Cubriendo las tierras de Galicia y Asturias desde los altos puertos de los
Montes de León y Sistema cantábrico, permitieron el desarrollo de un pequeño y
viril mundo cultural, presidido por algunos eclesiásticos. Éstos fueron los que
prepararon la ruptura del cordón umbilical que aún vinculaba el ideal astur al
mozarabismo. En este orden de ideas, la batalla del adopcionismo, a que ya nos
hemos referido, y el establecimiento del culto al apóstol Santiago en
Compostela por Alfonso II, señalan hitos decisivos, aunque no sea necesario
sacar de quicio las cosas y presentar la figura de Santiago como un
anti-Mahoma. Desde mediados del siglo IX, el legitimismo astur, en la pluma de
los escribas que confeccionaban los documentos, anunció el papel de heredero
del mundo visigodo, en particular de la idea unitaria de Hispania bajo una sola
monarquía. De 850 a 900, durante los reinados de Ordoño I y Alfonso III el
Magno, tal ideología hizo, evidentemente, sensibles progresos.
Sin
embargo, el papel que se habían atribuido los reyes astures frente al Islam era
desconocido por los montañeses que habían hecho frente con el mismo éxito a los
ejércitos musulmanes en los Pirineos. Desde Navarra hasta el Urgel, en Cataluña,
comunidades hispanas se habían mantenido libres del dominio islámico. Pero en
este frente pirenaico se registró la presencia de un elemento que afectó la línea
de su futuro histórico: los francos. Por una serie de afortunadas
circunstancias, recayó sobre las espaldas de este pueblo germánico, durante el
siglo VIII, la empresa de poner coto a la expansión árabe en el Occidente de
Europa (732, victoria de Poitiers) y de organizar las últimas reminiscencias
del mundo romano en una fachada imperial, proyectada y sostenida por la Iglesia
romana (800, Imperio carolingio). Como prosecución de la primera tarea,
alimentada por los gobernadores de Aquitania, los guerreros francos acudieron
en apoyo de los exilados hispanos a fin de restablecerlos en sus posesiones
transpirenaicas. Estos propósitos, que hallaron cordial eco en la misma persona
de Carlomagno, tendían a derruir la frontera musulmana mediante la conquista de
Zaragoza, importante reducto mozárabe. Pero al fracasar este gran proyecto
(778), fue preciso inclinarse hacia soluciones tácticas inmediatas. Así se
procedió a la conquista sistemática de Cataluña.
Aunque
los francos no pudieron pasar más adelante, su intervención en el antiguo
territorio visigodo tuvo amplias repercusiones. De un lado, acreció el espíritu
particularista navarro, el cual desembocó a mediados del siglo IX en la creación
de una monarquía propia, la de Iñigo Arista. De otro, Carlomagno incorporó a su
Imperio los condados catalanes surgidos en el curso de sus campañas entre
785-801, los cuales fueron englobados en un cuerpo político mal definido,
denominado Marca Hispánica. En ella convivieron, sobre una población indígena
muy removida a causa de las guerras, nobles francos con exiliados visigodos y
emigrados hispánicos. Las condiciones defensivas de la Marca, que en los
Pirineos protegía a Europa contra los posibles retornos del poder musulmán, la
transformaron en un reducto militar de primer orden, en el cual la naciente
organización feudal europea tuvo campo privilegiado de expansión. La colonización
agrícola del país, la recia estructuración del vasallaje, la difusión cultural
de los monasterios del sur de Francia y la misma dependencia política de ésta a
Roma, crearon en Cataluña una sociedad distinta de la de los bravos montañeses
astures, de los grandes potentados musulmanes o de los ensimismados mozárabes.

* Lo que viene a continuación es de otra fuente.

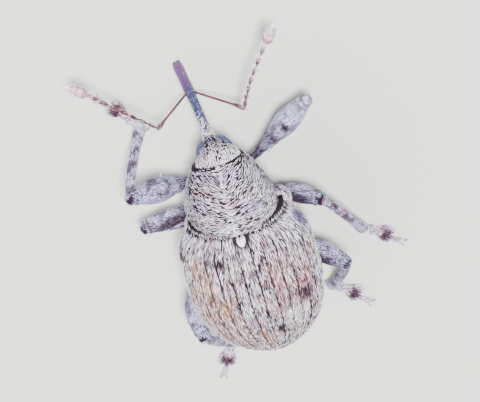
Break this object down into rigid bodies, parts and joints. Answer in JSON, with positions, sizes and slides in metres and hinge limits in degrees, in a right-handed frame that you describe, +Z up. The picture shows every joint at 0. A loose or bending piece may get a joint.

Pese al establecimiento de una dinastía condal propia en Barcelona, por obra de
Wifredo el Velloso (874-898), él mismo descendiente de Carcasona (en el
Lenguadoc), es evidente que durante dos centurias los condados catalanes
latieron al ritmo de Francia, aun sin olvidar el apremiante problema de
defenderse a diario contra las potentes arremetidas de los musulmanes.